Species of flowering plant

Hibbertia rufa, commonly known as brown guinea flower, is a species of flowering plant in the family Dilleniaceae and is endemic to south-eastern Australia. It is a weak, prostrate to scrambling shrub with wiry branches, linear leaves and yellow flowers with three or four stamens arranged in a cluster on one side of the two carpels.

==Description==
Hibbertia rufa is a weak, prostrate to scrambling shrub with wiry branches that sometimes form adventitious roots. The leaves are linear to lance-shaped, 3.1–8 mm long and 0.8–1.4 mm wide on a petiole 0.2–0.54 mm long. The edges of the leaves are rolled under and there is a tuft of hairs on the tip. The flowers are arranged on the ends of short side-shoots on a peduncle 5–15 mm long, with linear to triangular bracts 0.5–1.4 mm long at the base. The sepals are joined at the base, the outer lobes 3.0–4.5 mm long and the inner lobes longer and broader. The petals are yellow, egg-shaped with the narrower end towards the base, 5.5–7.0 mm long with a deep notch at the tip. There are three or four stamens in a single cluster on one side of the two glabrous carpels, each with four ovules.

==Taxonomy==
Hibbertia rufa was first formally described in 1955 by Norman Arthur Wakefield in The Victorian Naturalist from specimens collected near the Cann River in 1948.

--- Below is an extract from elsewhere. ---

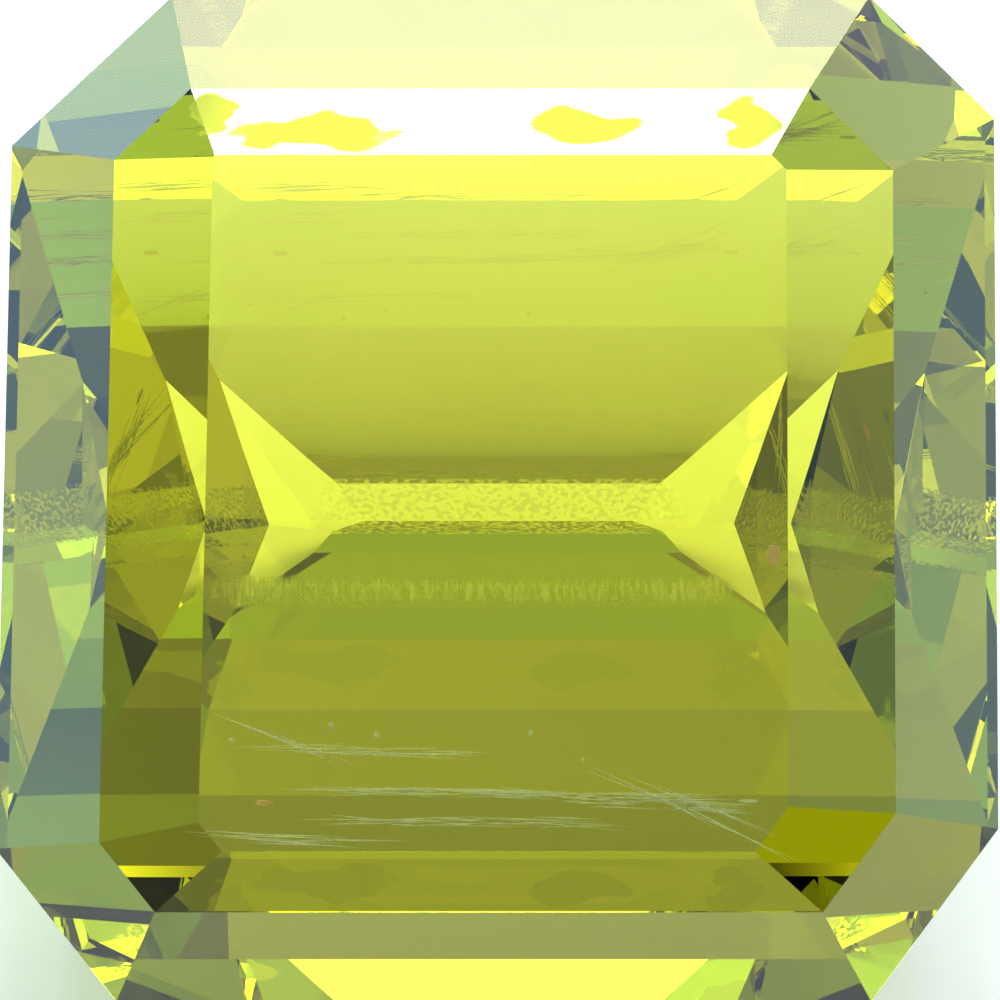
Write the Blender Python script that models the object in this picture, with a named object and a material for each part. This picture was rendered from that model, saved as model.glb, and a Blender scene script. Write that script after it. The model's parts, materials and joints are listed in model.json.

==Distribution and habitat==
This hibbertia mainly grows on the edges of swamps and in wet heathland in scattered locations on the coast and tablelands of New South Wales, in far eastern Victoria and near St Helens in north-eastern Tasmania.

==Conservation status==
Hibbertia rufa is classified as "rare" under the Tasmanian Government Threatened Species Protection Act 1995.